-- START SUPPLIED MATERIAL --
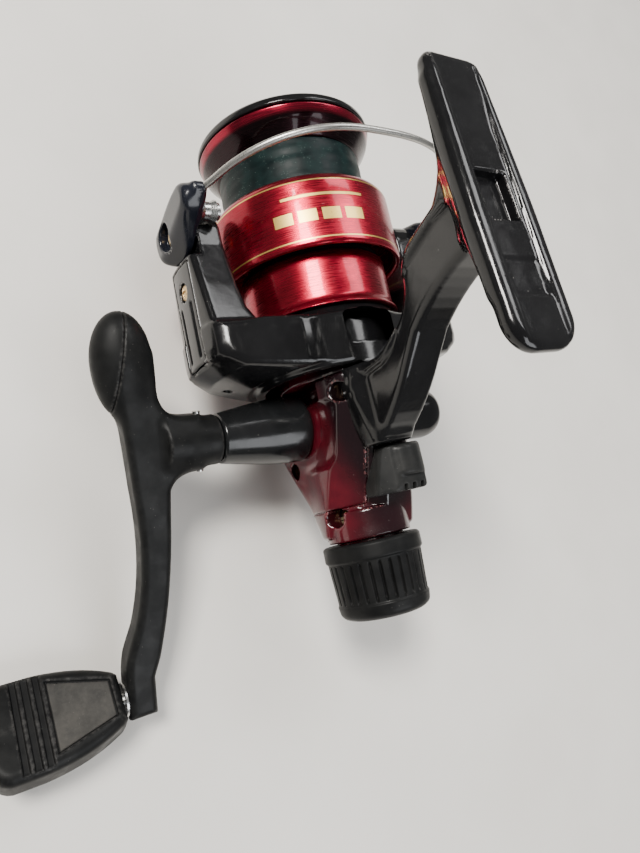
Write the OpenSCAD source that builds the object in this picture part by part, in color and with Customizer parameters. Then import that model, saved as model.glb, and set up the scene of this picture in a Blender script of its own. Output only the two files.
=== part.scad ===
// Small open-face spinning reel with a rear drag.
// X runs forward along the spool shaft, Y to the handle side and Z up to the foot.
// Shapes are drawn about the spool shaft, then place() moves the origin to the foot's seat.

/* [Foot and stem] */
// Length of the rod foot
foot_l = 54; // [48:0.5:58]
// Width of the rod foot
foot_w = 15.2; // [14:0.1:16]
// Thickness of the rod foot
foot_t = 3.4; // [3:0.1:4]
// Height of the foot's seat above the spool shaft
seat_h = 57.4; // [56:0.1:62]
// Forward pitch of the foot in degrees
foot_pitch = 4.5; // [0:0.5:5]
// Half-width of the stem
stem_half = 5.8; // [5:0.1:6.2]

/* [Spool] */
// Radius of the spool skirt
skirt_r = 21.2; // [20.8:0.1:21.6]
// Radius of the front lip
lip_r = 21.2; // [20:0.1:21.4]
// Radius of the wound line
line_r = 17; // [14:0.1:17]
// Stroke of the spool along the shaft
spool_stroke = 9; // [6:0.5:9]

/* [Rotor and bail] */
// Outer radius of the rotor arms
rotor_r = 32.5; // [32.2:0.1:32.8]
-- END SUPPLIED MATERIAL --
> [WRITTEN PROBLEM]: Give back the listing exactly, please, from its first line to the line containing "the foot's seat.", inclusive, and nothing past that line.

> [RESPONSE]:
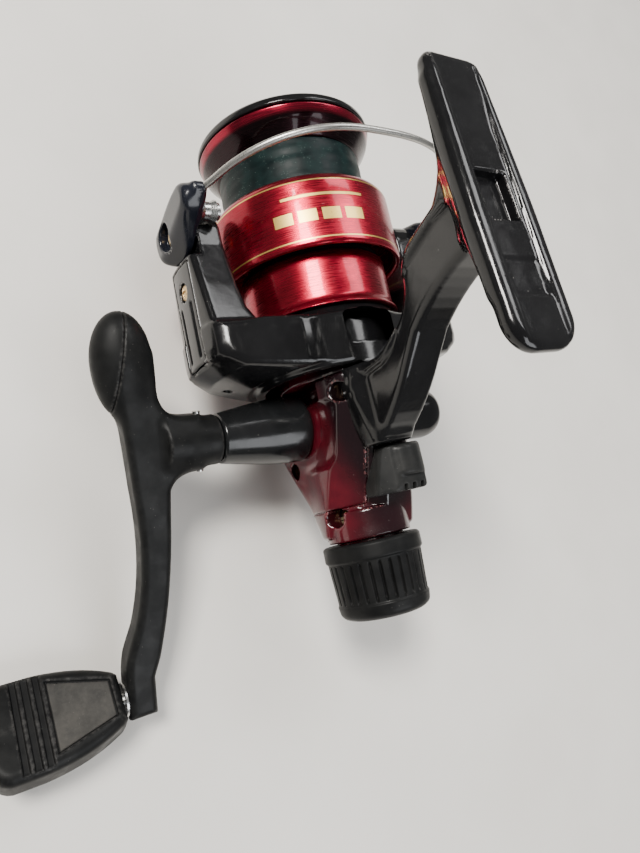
Write the OpenSCAD source that builds the object in this picture part by part, in color and with Customizer parameters. Then import that model, saved as model.glb, and set up the scene of this picture in a Blender script of its own. Output only the two files.
=== part.scad ===
// Small open-face spinning reel with a rear drag.
// X runs forward along the spool shaft, Y to the handle side and Z up to the foot.
// Shapes are drawn about the spool shaft, then place() moves the origin to the foot's seat.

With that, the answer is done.